Establishment of a Sinking Fund

  • A sinking fund is created to ensure bond redemption at maturity.
  • The fund is managed by the Treasurer, invested as directed by the Board, and used for bond servicing.

Government Guarantee

  • The Republic of the Philippines guarantees payment of principal and interest on bonds issued by the Authority.
  • The Secretary of Finance shall pay on behalf of the Authority if it defaults, with the government succeeding to bondholder rights upon such payments.

Management and Corporate Governance

  • The Board of Directors consists of seven members with staggered terms and annual elections of officers.
  • A Chairman, Vice-Chairman, and Secretary (not necessarily a Director) are elected annually.
  • Vacancies handled by the Vice-Chairman or new election; quorum requires at least four members.
  • Directors must be natural-born citizens, reputable for integrity and competence; government employees may serve with consent.
  • Strict conflict of interest prohibitions apply; violation results in automatic disqualification and nullification of contracts.
  • Board members may be removed by a three-fourths vote of stockholders.
  • Board meets at least monthly and receives per diems with reimbursement for expenses.

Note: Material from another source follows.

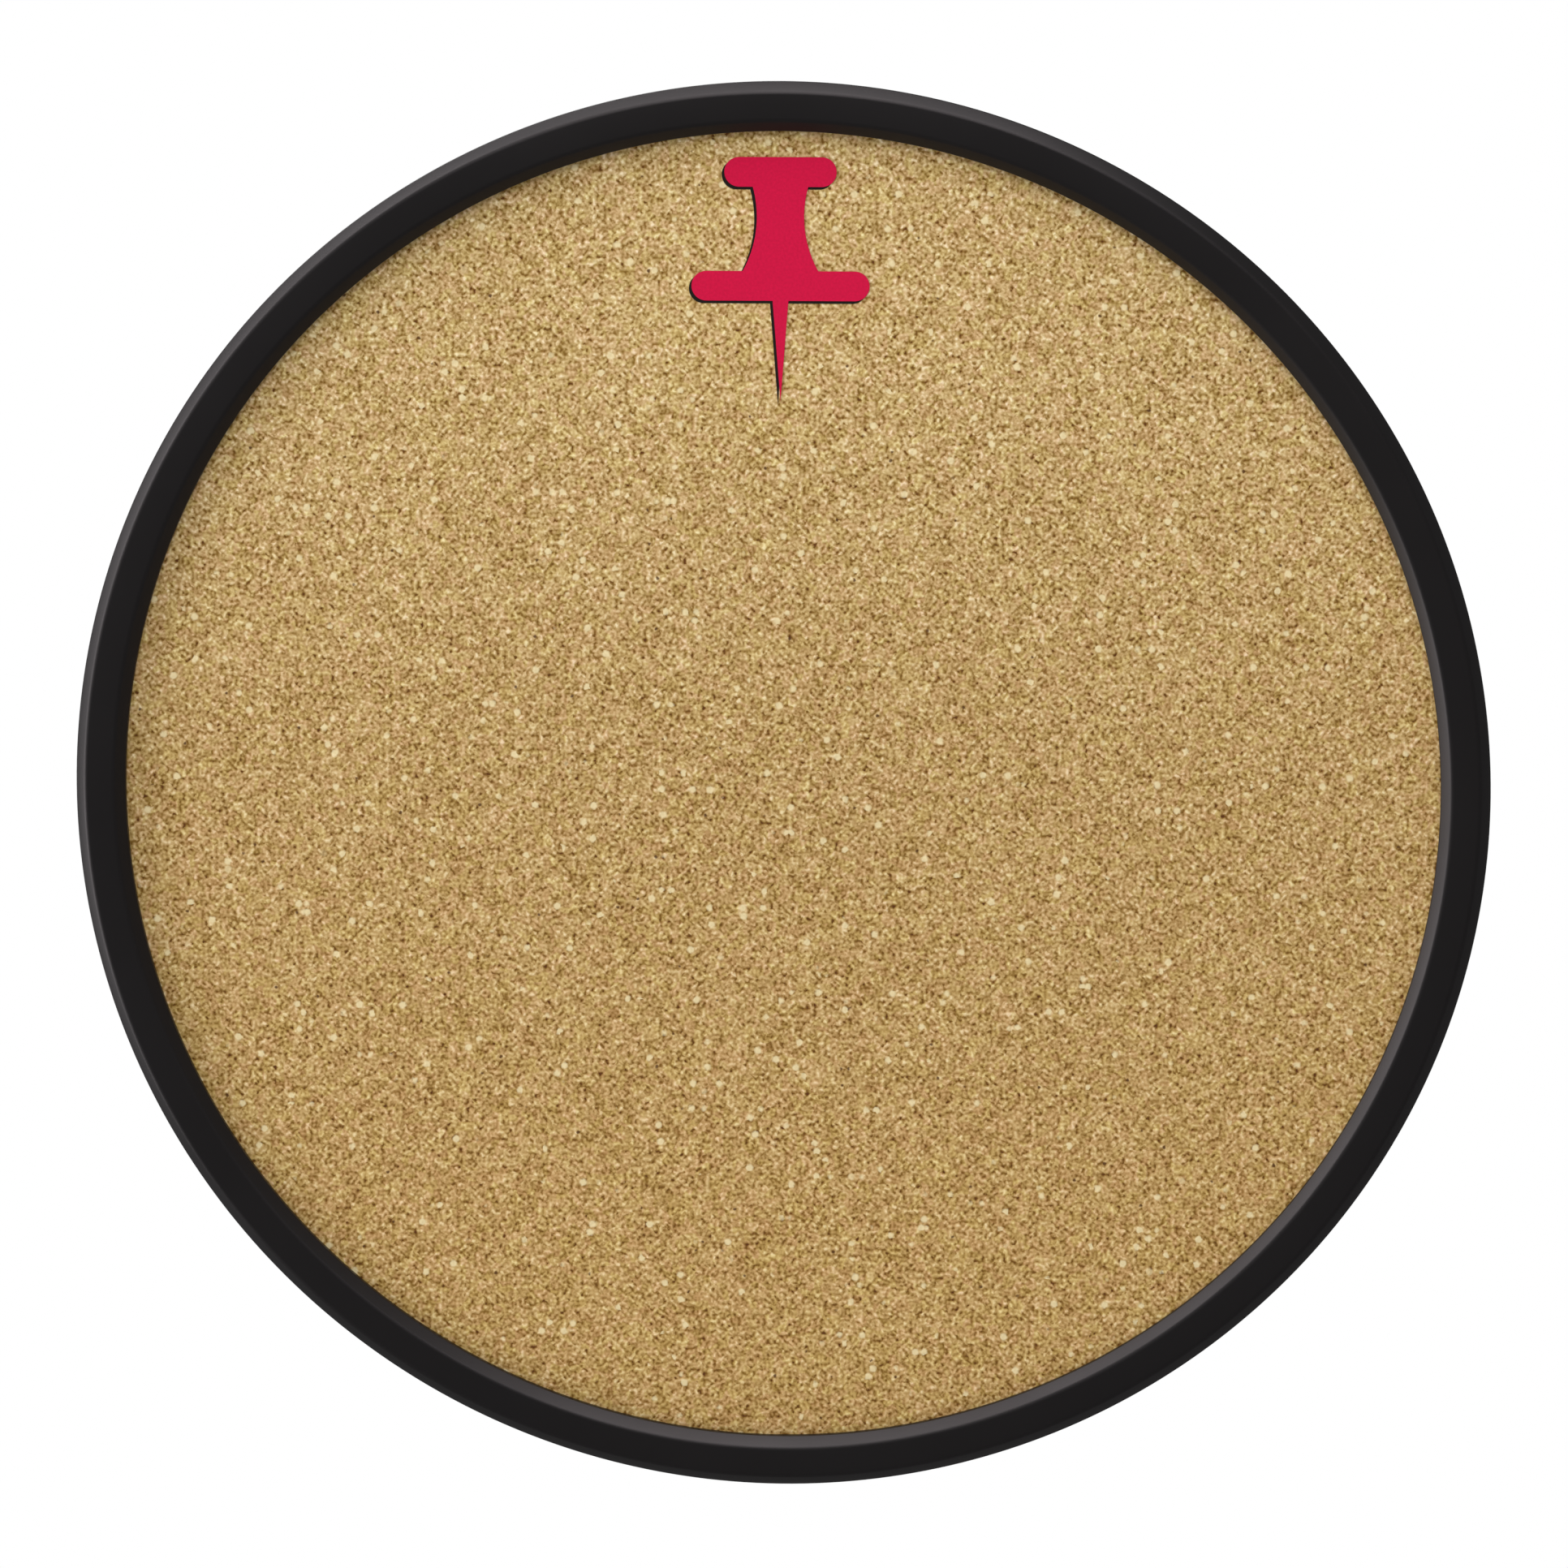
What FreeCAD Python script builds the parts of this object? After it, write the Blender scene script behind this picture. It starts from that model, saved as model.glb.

Powers and Appointment of the General Manager

  • The General Manager is the chief executive responsible for policy implementation, administration, and operations.
  • Must have executive competence with experience in public administration or management.
  • Serves a six-year term but removable by two-thirds stockholder vote.
  • Non-voting ex-officio Board member.
  • Receives fixed annual compensation and allowances.
  • Required to reside in the region and avoid outside business during tenure.

Organizational Structure and Personnel

  • Leadership supported by Assistant General Manager, division chiefs for operations and planning, corporate counsel, and treasurer.
  • Employment governed by a merit system focusing on fitness and competency.
  • Appointment of division chiefs and assistant manager by Board upon General Manager’s recommendation; other personnel appointed by General Manager.
  • Contracts must ensure compliance with minimum wage laws.

Planning and Procurement

  • Board to formulate development plans within one year.
  • Procurement follows public bidding except for amounts below 5,000 pesos or emergencies.
  • Bidding considers cost, quality, financial responsibility, delivery time, and specifications.

Financial Oversight and Auditing

  • An internal auditor is appointed to report to the Board on financial conditions and operations semiannually or annually.
  • An external reputable auditing firm is engaged to provide independent audit reports on the Authority’s finances.

Legal Provisions

  • The Act’s provisions are separable; invalidity of any part does not affect others.
  • Key terms are defined: Act, Authority, Board, Region, Government entities, Investors, External Auditor, and Subsidiary Corporation.
  • All conflicting laws and regulations are repealed or modified accordingly.

Effectivity

  • The Act takes effect immediately upon approval on July 18, 1966.